The Scottish Parliament led the way in the UK with a public smoking ban and also moved to abolish prescription charges.
Some aspects of health policy, such as abortion and embryology, are not devolved.
HOUSING AND PLANNING
Holyrood has control over the planning system, land use, and building standards in Scotland.
It also oversees housing and regeneration projects.
JUSTICE AND HOME AFFAIRS
Scotland has its own, distinct legal and justice system; as such Holyrood has powers to oversee and legislate on police, prisons, the court system, civil and criminal law.
It also controls youth justice and sentencing, legal aid and oversight of the legal profession.
The Scottish government has its own law officers - the lord advocate and solicitor general.
Liquor licensing, drugs policy and crime reduction are also devolved in Scotland, as is the fire and rescue and ambulance services.
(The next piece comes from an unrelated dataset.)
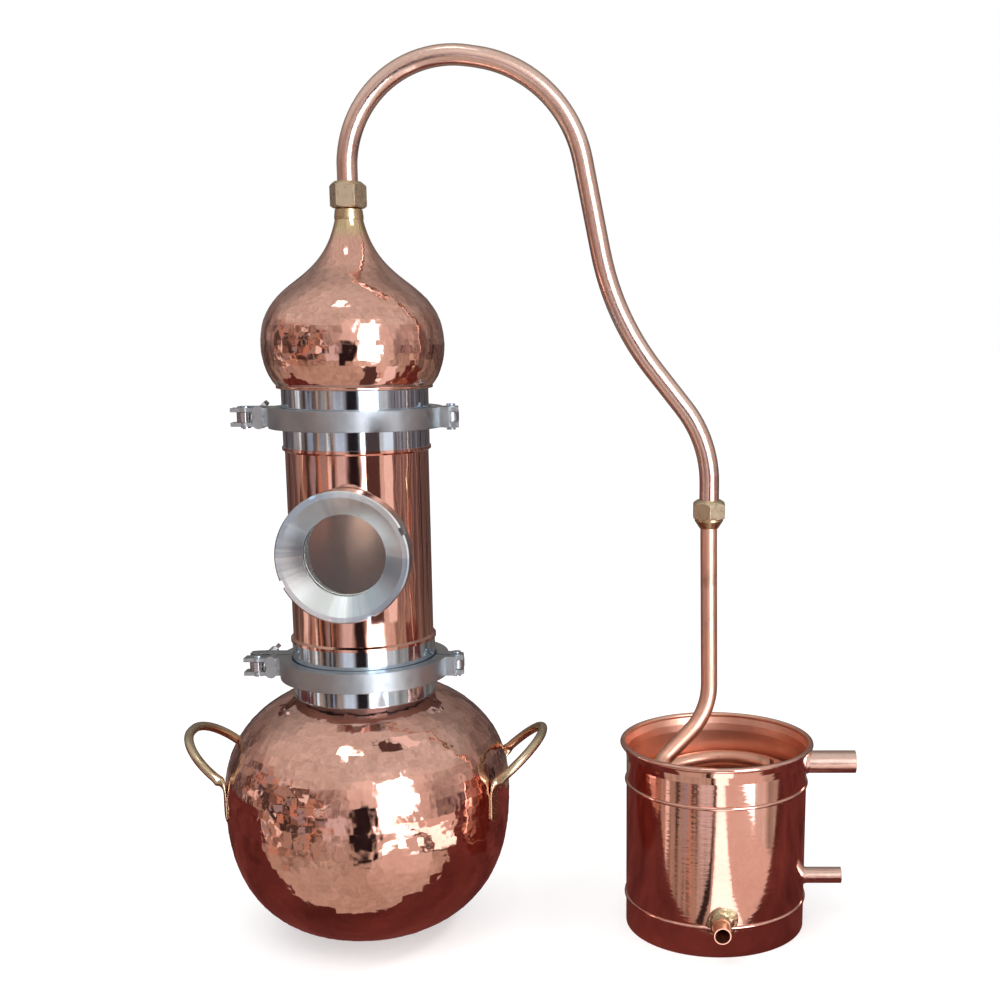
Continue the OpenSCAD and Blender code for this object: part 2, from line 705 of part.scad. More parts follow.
module lower_clamp_front_jaw() color(steel) at_lower() front_jaw_shape();
module lower_clamp_rear_jaw() color(steel) at_lower() rear_jaw_shape();
module lower_clamp_hinge_pin() color(dark_steel) at_lower() hinge_pin_shape();
module lower_clamp_bolt_pin() color(dark_steel) at_lower() bolt_pin_shape();
module lower_clamp_swing_bolt() color(dark_steel) at_lower() swing_bolt_shape();
module lower_clamp_washer() color(dark_steel) at_lower() washer_shape();
module lower_clamp_wing_nut() color(steel) at_lower() wing_nut_shape();
module upper_clamp_front_jaw() color(steel) at_upper() front_jaw_shape();
module upper_clamp_rear_jaw() color(steel) at_upper() rear_jaw_shape();
module upper_clamp_hinge_pin() color(dark_steel) at_upper() hinge_pin_shape();
module upper_clamp_bolt_pin() color(dark_steel) at_upper() bolt_pin_shape();
module upper_clamp_swing_bolt() color(dark_steel) at_upper() swing_bolt_shape();
module upper_clamp_washer() color(dark_steel) at_upper() washer_shape();
module upper_clamp_wing_nut() color(steel) at_upper() wing_nut_shape();

pot();
pot_ferrule();
handle_left();
handle_right();
lower_gasket();
column_lower_ferrule();
column_tube();
column_upper_ferrule();
upper_gasket();
head_ferrule();
sight_port();
sight_rear_seal();
sight_glass();
sight_front_seal();
sight_ring_nut();
head();
head_nipple();
neck_seal();
neck_slip_ring();
neck_nut();
swan_neck();
swan_collars();
condenser_nut();
condenser_slip_ring();
condenser_seal();
coil_nipple();
coil();
coil_support_strips();
bucket_wall();
bucket_floor();
overflow_pipe();
water_inlet();
outlet_bush();
lower_clamp_front_jaw();
lower_clamp_rear_jaw();
lower_clamp_hinge_pin();
lower_clamp_bolt_pin();
lower_clamp_swing_bolt();
lower_clamp_washer();
lower_clamp_wing_nut();
upper_clamp_front_jaw();
upper_clamp_rear_jaw();
upper_clamp_hinge_pin();
upper_clamp_bolt_pin();
upper_clamp_swing_bolt();
upper_clamp_washer();
upper_clamp_wing_nut();
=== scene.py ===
import math

import bpy
import numpy as np
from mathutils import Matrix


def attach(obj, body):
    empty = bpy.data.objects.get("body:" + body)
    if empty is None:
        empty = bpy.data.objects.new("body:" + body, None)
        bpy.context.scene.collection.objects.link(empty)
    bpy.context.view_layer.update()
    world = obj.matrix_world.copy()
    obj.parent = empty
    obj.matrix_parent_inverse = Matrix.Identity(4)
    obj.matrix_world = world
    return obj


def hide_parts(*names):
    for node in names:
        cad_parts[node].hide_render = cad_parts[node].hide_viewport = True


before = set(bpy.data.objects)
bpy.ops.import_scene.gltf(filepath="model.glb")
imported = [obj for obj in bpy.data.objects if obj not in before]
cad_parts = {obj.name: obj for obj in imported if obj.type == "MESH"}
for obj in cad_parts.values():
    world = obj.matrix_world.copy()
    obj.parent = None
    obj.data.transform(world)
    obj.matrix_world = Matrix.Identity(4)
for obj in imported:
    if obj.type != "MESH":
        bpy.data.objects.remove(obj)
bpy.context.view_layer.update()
mm = 0.001  # the design is in millimetres, the scene in metres
print("still: frame loaded,", len(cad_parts), "nodes")


def shade(tree, kind, settings=None, **inputs):
    # adds a node, sets its options, then its inputs, called by their names or by place as n0, n1:
    # a number or colour is set, a socket is linked
    node = tree.nodes.new(kind)
    for key, value in (settings or {}).items():
        setattr(node, key, value)
    for key, value in inputs.items():
        socket = node.inputs[int(key[1:]) if key[0] == "n" and key[1:].isdigit() else key]
        if isinstance(value, bpy.types.NodeSocket):
            tree.links.new(value, socket)
        else:
            socket.default_value = value
    return node


def reckon(tree, operation, *values):
    # one number worked out from others
    places = {f"n{i}": value for i, value in enumerate(values)}
    return shade(tree, "ShaderNodeMath", {"operation": operation}, **places).outputs[0]


def reckonVector(tree, operation, *values):
    places = {f"n{i}": value for i, value in enumerate(values)}
    made = shade(tree, "ShaderNodeVectorMath", {"operation": operation}, **places)
    return made.outputs["Value" if operation == "LENGTH" else "Vector"]


def newMaterial(name):
    mat = bpy.data.materials.new(name)
    mat.use_nodes = True
    tree = mat.node_tree
    tree.nodes.clear()
    surface = tree.nodes.new("ShaderNodeBsdfPrincipled")
    output = tree.nodes.new("ShaderNodeOutputMaterial")
    tree.links.new(surface.outputs[0], output.inputs["Surface"])
    return mat, tree, surface


def objectPoint(tree, scale=(1, 1, 1), place=(0, 0, 0), turn=(0, 0, 0)):
    coord = shade(tree, "ShaderNodeTexCoord").outputs["Object"]
    return shade(tree, "ShaderNodeMapping", Vector=coord, Scale=scale, Location=place, Rotation=turn).outputs[0]


def noise(tree, point, size, detail=2.0, rough=0.5):
    # size is the grain's width in metres
    made = shade(tree, "ShaderNodeTexNoise", Vector=point, Scale=1.0 / size, Detail=detail, Roughness=rough)
    return made.outputs["Fac"]


def spread(tree, value, low, high, fromLow=0.3, fromHigh=0.7):
    # carries fromLow..fromHigh over to low..high, and holds it there outside
    made = shade(tree, "ShaderNodeMapRange", Value=value)
    for i, v in ((1, fromLow), (2, fromHigh), (3, low), (4, high)):
        made.inputs[i].default_value = v
    return made.outputs[0]


def mixColour(tree, fac, first, second, blend="MIX"):
    made = tree.nodes.new("ShaderNodeMix")
    made.data_type = "RGBA"
    made.blend_type = blend
    for i, value in ((0, fac), (6, first), (7, second)):
        if isinstance(value, bpy.types.NodeSocket):
            tree.links.new(value, made.inputs[i])
        else:
            made.inputs[i].default_value = value if i == 0 else (*value, 1)
    return made.outputs[2]


def bump(tree, height, depth, strength=1.0, normal=None):
    # depth is the bump's height in metres
    made = shade(tree, "ShaderNodeBump", Height=height, Distance=depth, Strength=strength)
    if normal is not None:
        tree.links.new(normal, made.inputs["Normal"])
    return made.outputs[0]


def swirl(tree, axis, centre):
    # direction of turning marks: across both the axis and the line out from it
    coord = shade(tree, "ShaderNodeTexCoord").outputs["Object"]
    out = reckonVector(tree, "SUBTRACT", coord, centre)
    return reckonVector(tree, "NORMALIZE", reckonVector(tree, "CROSS_PRODUCT", axis, out))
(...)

The Scottish government is responsible for overseeing and funding the work of Scotland's 32 local councils, including social services.
Scottish ministers have signed a "concordat" with councils, giving them more freedom to spend money in return for a council tax freeze.
There are several devolved issues under this brief, namely public transport, roads and rail services.
Responsibility for ferry services includes state-funded "lifeline" ferry operator Caledonian MacBrayne.
The Scottish Parliament was set up by an act of Westminster and, as such, decisions on Scotland's constitutional future are reserved.
For example, independence, even if backed in a referendum set up at Holyrood, would still require consent from London.
The Scotland Bill, currently going through the UK Parliament, is to devolve new tax and borrowing powers to Holyrood, as well as devolving control in several other areas.
DEFENCE AND FOREIGN AFFAIRS
Policy-making on defence and international relations is not devolved.
IMMIGRATION AND NATIONALITY
Both these areas are wholly reserved to Westminster.
MPs in Westminster set the levels of benefits payments and tax credits in Scotland.